1.11 Effective Date” shall be the date of execution hereof or the date on which all Government Approvals of this Agreement, as defined in Article 1.14, are issued, if necessary, whichever comes later.

 

1.12 Equipment Purchasing Transaction” shall mean a transaction under which the JVC shall purchase the equipment as described in Exhibit D for the supply of the Products to LPL.

 

1.13 Fair Market Value” shall mean the fair market value of the JVC’s shares determined based on the net equity value of the JVC by an independent appraiser (“Independent Appraiser”) acceptable to NEG and LPL which shall be agreed to by NEG and LPL within 15 days after the delivery of the relevant Option Notice under Article 15 or notice of exercising the rights under Article 17.2 or Article 17.3 hereof, as the case may be. If the Parties cannot agree to the Independent Appraiser, the chairman of the Korean Institute of Certified Public Accountants shall determine the Independent Appraiser. The Independent Appraiser shall be directed to determine the Fair Market Value within 30 days after its engagement.

 

1.14 General Meeting of Shareholders” shall mean a General Meeting of Shareholders of the JVC.

 

1.15 Government Approvals of this Agreement” shall mean the approval by the governmental authorities of the application for foreign investment made by NEG pursuant to the Foreign Investment Promotion Act and of this Agreement under the Monopoly Regulation and Fair Trade Act (including the pre-Closing informal antitrust clearance by LPL under the Monopoly Regulation and Fair Trade Act, if applicable), and, if applicable, the Foreign Exchange Transaction Act. Whenever any Government Approval of this Agreement, as defined above, is used, it shall be read and understood to mean a government approval in form and substance acceptable to the Parties.

 

1.16 LG Related Company” shall mean any and all related companies within the LG Business Group (in Korean “ki-up-jip-dan”) under the Monopoly Regulation and Fair Trade Law of Korea. In the future, if the relevant provisions of the Monopoly Regulations and Fair Trade Law are amended or abolished, the “LG Related Company” shall be determined in accordance with the Monopoly Regulations and Fair Trade Law effective as of the date hereof.

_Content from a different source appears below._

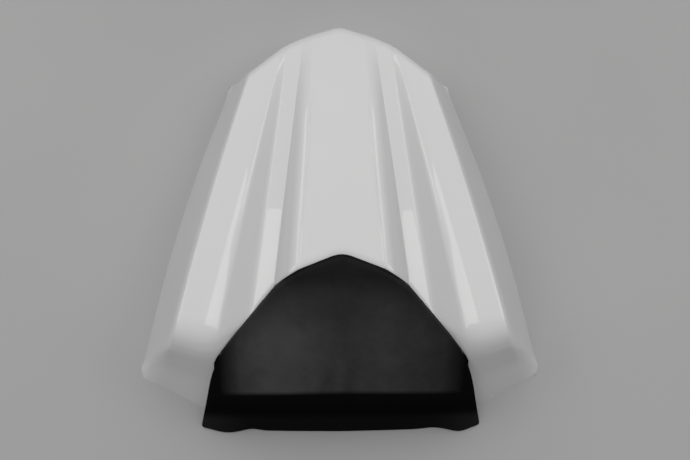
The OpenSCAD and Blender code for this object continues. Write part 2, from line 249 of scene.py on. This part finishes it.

1.17 Lien” shall mean any lien, pledge, mortgage, security interest, assessment, charge or other encumbrance.

 

1.18 Person” shall mean any individual, partnership, corporation, trust or other entity, or any government or political subdivision, or any agency, department or instrumentality thereof.

 

1.19 Product(s)” shall mean LCD Glass manufactured or after-processed by the JVC.

 

1.20 Related Agreements” shall mean the Technical Assistance and License Agreement and Material Glass Supply Agreement.

 

1.21 Subsidiary” shall mean an entity controlled by, or under common control with, a Party to the Agreement, through ownership or control of 50% or greater of the voting power of the shares or other means of ownership or control, for as long as such ownership or control continues to exist.

 

1.22 Shareholder” shall mean the shareholder of the JVC.